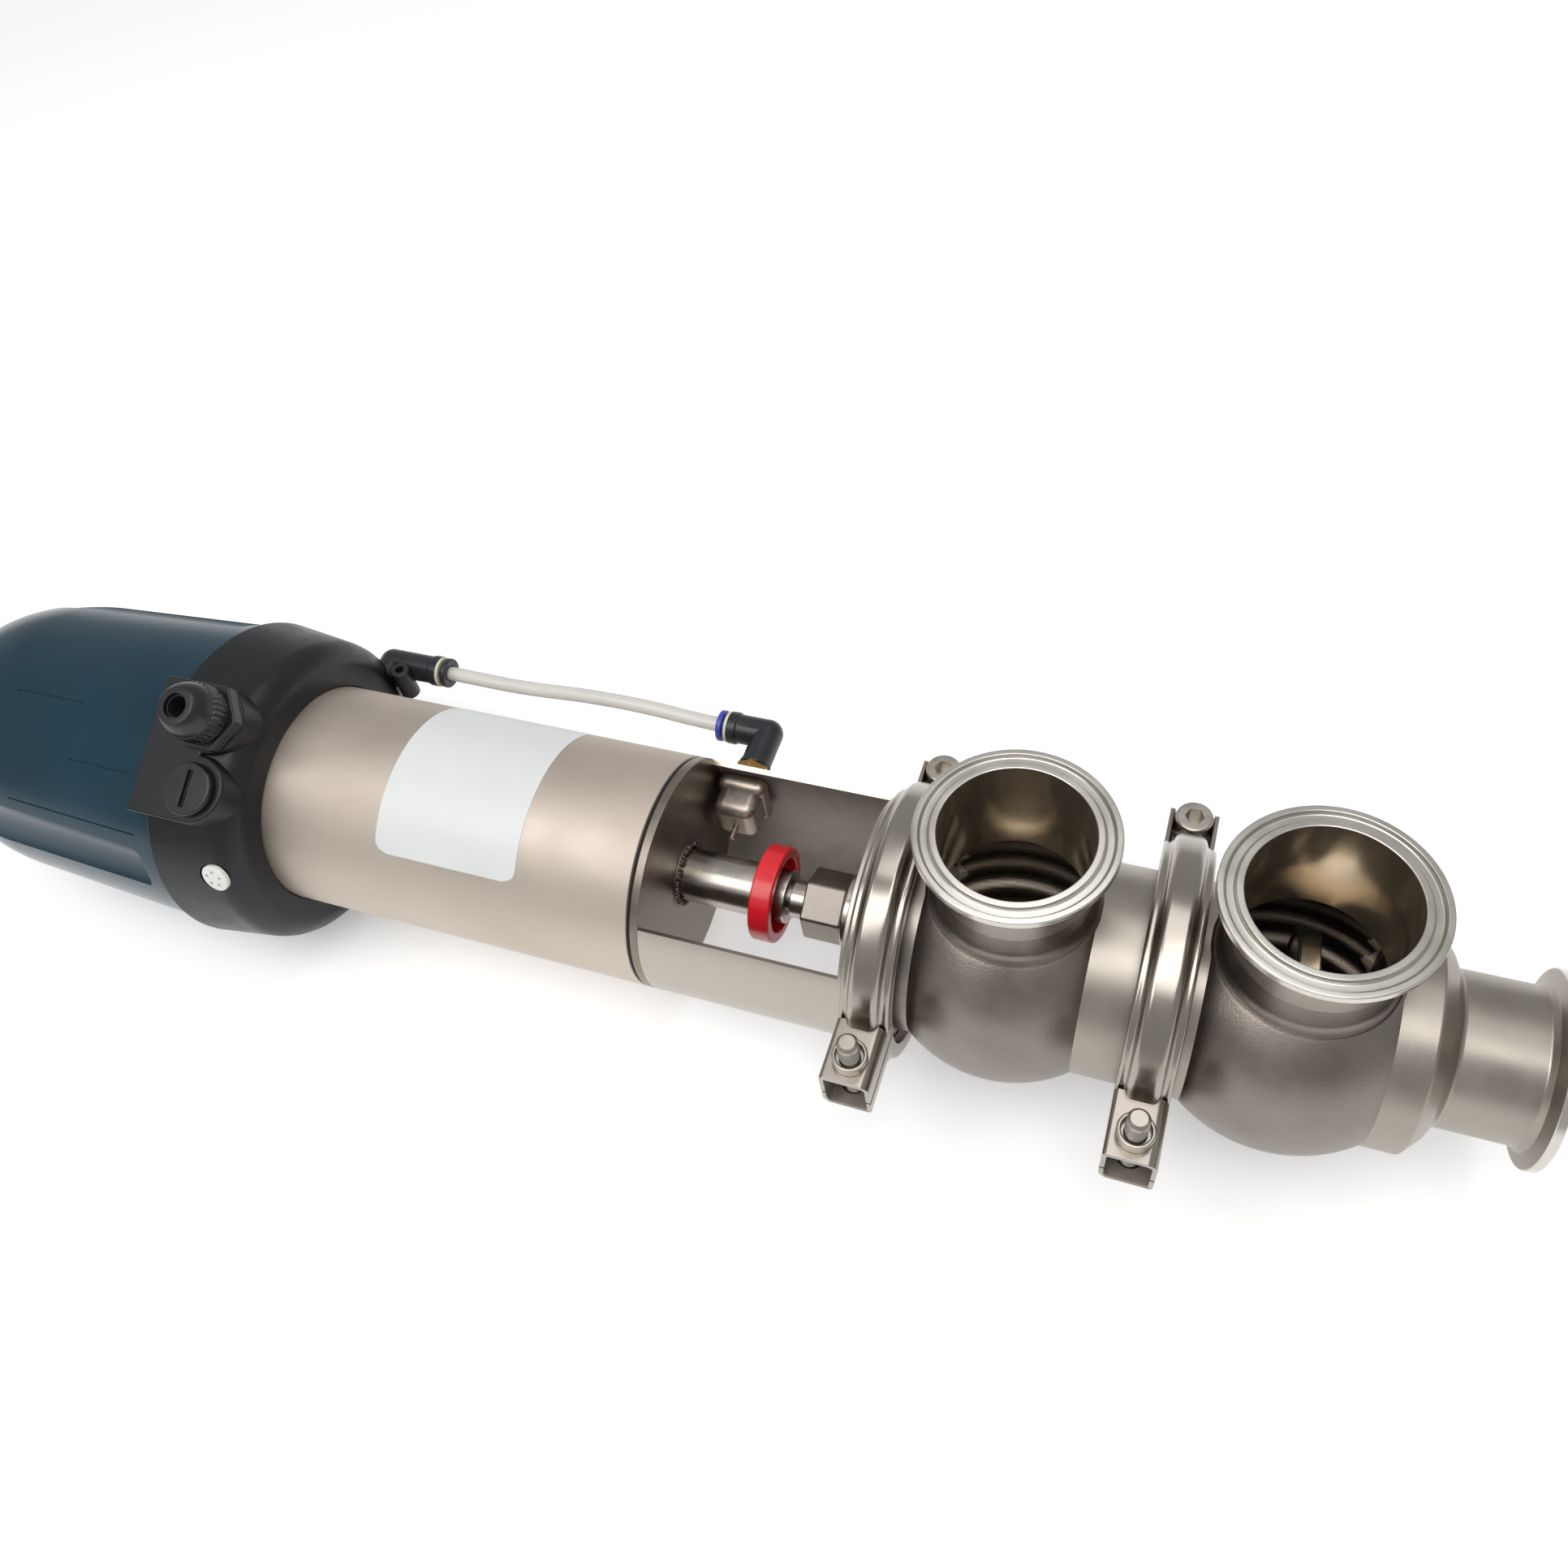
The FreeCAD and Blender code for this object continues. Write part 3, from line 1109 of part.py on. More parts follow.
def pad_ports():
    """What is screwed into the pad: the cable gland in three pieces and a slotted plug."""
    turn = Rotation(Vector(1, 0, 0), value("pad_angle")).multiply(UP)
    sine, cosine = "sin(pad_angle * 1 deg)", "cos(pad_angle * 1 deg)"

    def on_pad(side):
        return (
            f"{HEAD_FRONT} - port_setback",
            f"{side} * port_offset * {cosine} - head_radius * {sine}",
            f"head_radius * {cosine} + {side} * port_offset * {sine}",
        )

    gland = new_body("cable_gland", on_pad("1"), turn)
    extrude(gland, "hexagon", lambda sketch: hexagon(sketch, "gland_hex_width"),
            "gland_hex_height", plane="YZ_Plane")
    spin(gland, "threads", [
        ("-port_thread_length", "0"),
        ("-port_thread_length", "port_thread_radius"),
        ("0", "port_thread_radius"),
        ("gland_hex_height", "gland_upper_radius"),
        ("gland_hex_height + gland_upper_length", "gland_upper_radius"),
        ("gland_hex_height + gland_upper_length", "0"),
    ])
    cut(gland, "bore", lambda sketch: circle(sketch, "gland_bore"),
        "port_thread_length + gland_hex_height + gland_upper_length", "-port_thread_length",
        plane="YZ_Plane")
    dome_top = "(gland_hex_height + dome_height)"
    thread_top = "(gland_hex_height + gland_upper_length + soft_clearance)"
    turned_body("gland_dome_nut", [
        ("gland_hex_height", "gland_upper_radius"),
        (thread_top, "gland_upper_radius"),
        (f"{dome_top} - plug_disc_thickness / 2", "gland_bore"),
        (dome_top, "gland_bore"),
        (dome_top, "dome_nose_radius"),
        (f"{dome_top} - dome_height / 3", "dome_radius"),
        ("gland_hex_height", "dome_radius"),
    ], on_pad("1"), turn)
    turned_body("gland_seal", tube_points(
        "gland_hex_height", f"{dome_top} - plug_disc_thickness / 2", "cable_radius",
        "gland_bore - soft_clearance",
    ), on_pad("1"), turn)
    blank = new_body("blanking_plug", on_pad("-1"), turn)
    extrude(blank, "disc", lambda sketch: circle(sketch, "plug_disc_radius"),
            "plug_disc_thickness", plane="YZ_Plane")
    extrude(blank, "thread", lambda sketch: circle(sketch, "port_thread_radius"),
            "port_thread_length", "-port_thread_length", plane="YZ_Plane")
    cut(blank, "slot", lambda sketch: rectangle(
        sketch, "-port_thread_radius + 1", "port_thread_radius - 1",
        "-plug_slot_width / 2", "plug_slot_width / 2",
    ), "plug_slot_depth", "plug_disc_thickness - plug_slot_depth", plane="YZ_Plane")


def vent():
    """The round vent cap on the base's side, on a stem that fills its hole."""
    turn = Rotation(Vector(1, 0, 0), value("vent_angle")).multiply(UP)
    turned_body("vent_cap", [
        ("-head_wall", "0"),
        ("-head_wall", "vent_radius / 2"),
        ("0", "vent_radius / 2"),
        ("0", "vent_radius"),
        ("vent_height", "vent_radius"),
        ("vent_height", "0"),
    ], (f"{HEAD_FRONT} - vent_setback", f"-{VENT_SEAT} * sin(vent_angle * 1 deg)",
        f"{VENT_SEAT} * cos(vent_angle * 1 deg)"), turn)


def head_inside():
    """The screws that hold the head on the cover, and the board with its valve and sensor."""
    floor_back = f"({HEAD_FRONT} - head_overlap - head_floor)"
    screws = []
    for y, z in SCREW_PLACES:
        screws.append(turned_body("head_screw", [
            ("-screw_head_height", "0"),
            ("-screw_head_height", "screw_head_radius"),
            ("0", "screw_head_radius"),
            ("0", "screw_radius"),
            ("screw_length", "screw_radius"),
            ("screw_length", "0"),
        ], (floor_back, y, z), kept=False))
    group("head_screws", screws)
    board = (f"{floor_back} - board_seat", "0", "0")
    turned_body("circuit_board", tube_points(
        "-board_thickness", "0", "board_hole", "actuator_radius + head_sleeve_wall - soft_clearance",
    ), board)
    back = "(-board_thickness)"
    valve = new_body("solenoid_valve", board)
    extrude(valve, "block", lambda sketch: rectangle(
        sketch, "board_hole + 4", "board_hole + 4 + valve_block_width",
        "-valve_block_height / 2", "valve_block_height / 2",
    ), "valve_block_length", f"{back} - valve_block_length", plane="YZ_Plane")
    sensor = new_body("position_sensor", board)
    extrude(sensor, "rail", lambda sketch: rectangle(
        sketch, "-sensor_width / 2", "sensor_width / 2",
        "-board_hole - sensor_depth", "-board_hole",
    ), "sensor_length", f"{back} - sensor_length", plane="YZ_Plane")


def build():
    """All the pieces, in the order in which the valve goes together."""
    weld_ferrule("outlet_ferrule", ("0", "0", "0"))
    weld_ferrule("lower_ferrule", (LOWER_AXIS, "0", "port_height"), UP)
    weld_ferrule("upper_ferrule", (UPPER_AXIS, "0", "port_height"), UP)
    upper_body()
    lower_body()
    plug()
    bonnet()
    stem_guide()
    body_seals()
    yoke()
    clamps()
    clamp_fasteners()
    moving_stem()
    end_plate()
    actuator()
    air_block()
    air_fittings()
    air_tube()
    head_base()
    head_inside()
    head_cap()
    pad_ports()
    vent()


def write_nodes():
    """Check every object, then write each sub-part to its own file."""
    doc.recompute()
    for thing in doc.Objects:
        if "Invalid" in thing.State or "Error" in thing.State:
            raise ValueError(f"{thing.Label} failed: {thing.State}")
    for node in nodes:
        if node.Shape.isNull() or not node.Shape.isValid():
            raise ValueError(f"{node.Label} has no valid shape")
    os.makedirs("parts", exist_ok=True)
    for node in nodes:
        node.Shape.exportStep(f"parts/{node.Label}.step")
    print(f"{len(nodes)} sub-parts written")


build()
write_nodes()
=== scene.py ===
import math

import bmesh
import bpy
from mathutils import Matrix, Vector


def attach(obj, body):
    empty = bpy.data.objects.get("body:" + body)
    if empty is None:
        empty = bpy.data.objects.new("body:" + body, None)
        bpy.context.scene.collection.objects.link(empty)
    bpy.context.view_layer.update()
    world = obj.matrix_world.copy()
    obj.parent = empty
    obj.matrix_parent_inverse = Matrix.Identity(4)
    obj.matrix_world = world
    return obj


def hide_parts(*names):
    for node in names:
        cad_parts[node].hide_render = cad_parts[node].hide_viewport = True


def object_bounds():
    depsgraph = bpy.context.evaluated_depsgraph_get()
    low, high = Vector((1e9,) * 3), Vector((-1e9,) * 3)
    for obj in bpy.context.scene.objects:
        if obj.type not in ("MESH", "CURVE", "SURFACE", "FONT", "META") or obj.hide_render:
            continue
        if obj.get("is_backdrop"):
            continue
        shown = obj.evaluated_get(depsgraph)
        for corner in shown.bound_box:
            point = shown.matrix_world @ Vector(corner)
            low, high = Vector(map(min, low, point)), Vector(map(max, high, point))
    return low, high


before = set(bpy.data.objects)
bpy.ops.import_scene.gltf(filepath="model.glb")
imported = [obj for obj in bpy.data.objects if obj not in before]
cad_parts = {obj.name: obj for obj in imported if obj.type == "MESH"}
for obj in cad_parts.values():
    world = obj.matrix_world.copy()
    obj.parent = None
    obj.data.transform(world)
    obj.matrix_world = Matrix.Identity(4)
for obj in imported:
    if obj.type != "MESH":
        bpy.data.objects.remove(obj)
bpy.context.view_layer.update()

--

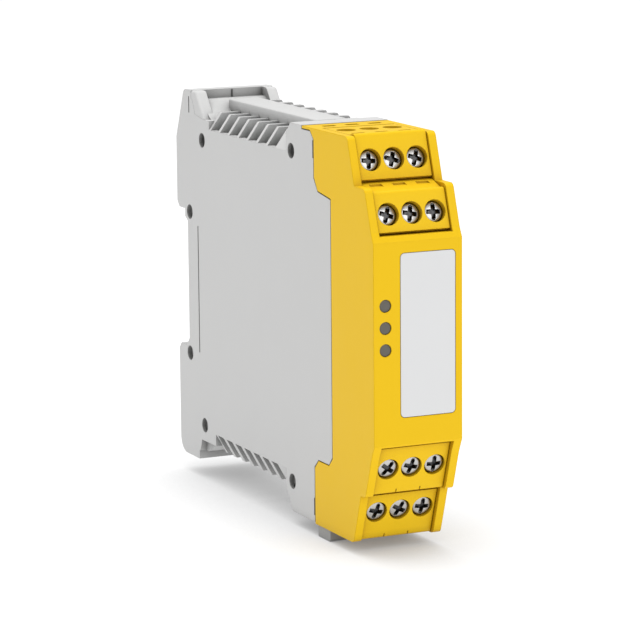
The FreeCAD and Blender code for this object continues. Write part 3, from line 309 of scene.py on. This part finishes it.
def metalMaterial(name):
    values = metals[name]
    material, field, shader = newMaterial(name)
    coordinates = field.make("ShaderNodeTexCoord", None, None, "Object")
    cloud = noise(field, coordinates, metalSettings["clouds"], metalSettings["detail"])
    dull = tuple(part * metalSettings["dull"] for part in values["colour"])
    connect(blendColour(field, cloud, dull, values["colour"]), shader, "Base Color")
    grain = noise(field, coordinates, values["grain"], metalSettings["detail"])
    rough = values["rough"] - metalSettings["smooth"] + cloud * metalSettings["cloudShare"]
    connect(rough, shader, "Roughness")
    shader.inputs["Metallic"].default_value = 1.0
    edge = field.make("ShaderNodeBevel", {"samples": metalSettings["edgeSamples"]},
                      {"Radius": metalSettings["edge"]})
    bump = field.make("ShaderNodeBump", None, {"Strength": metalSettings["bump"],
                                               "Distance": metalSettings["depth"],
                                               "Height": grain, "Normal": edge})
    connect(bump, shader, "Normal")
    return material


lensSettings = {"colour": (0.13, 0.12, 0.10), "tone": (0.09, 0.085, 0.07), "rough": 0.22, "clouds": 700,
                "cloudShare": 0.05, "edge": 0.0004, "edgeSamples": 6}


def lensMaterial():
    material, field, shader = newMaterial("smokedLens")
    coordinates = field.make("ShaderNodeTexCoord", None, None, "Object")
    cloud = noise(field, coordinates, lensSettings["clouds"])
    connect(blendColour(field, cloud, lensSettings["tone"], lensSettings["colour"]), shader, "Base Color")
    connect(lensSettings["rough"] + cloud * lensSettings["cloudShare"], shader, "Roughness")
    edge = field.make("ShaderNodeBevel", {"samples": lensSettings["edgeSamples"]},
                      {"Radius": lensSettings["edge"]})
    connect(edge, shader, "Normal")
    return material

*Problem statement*
Out of the data above, set down the lines from the one with "clamp_fasteners()" to the one with "shown = obj.evaluated_get(depsgraph)", both included, exactly as written and with no additions.

*Solution to this problem*
    clamp_fasteners()
    moving_stem()
    end_plate()
    actuator()
    air_block()
    air_fittings()
    air_tube()
    head_base()
    head_inside()
    head_cap()
    pad_ports()
    vent()


def write_nodes():
    """Check every object, then write each sub-part to its own file."""
    doc.recompute()
    for thing in doc.Objects:
        if "Invalid" in thing.State or "Error" in thing.State:
            raise ValueError(f"{thing.Label} failed: {thing.State}")
    for node in nodes:
        if node.Shape.isNull() or not node.Shape.isValid():
            raise ValueError(f"{node.Label} has no valid shape")
    os.makedirs("parts", exist_ok=True)
    for node in nodes:
        node.Shape.exportStep(f"parts/{node.Label}.step")
    print(f"{len(nodes)} sub-parts written")


build()
write_nodes()
=== scene.py ===
import math

import bmesh
import bpy
from mathutils import Matrix, Vector


def attach(obj, body):
    empty = bpy.data.objects.get("body:" + body)
    if empty is None:
        empty = bpy.data.objects.new("body:" + body, None)
        bpy.context.scene.collection.objects.link(empty)
    bpy.context.view_layer.update()
    world = obj.matrix_world.copy()
    obj.parent = empty
    obj.matrix_parent_inverse = Matrix.Identity(4)
    obj.matrix_world = world
    return obj


def hide_parts(*names):
    for node in names:
        cad_parts[node].hide_render = cad_parts[node].hide_viewport = True


def object_bounds():
    depsgraph = bpy.context.evaluated_depsgraph_get()
    low, high = Vector((1e9,) * 3), Vector((-1e9,) * 3)
    for obj in bpy.context.scene.objects:
        if obj.type not in ("MESH", "CURVE", "SURFACE", "FONT", "META") or obj.hide_render:
            continue
        if obj.get("is_backdrop"):
            continue
        shown = obj.evaluated_get(depsgraph)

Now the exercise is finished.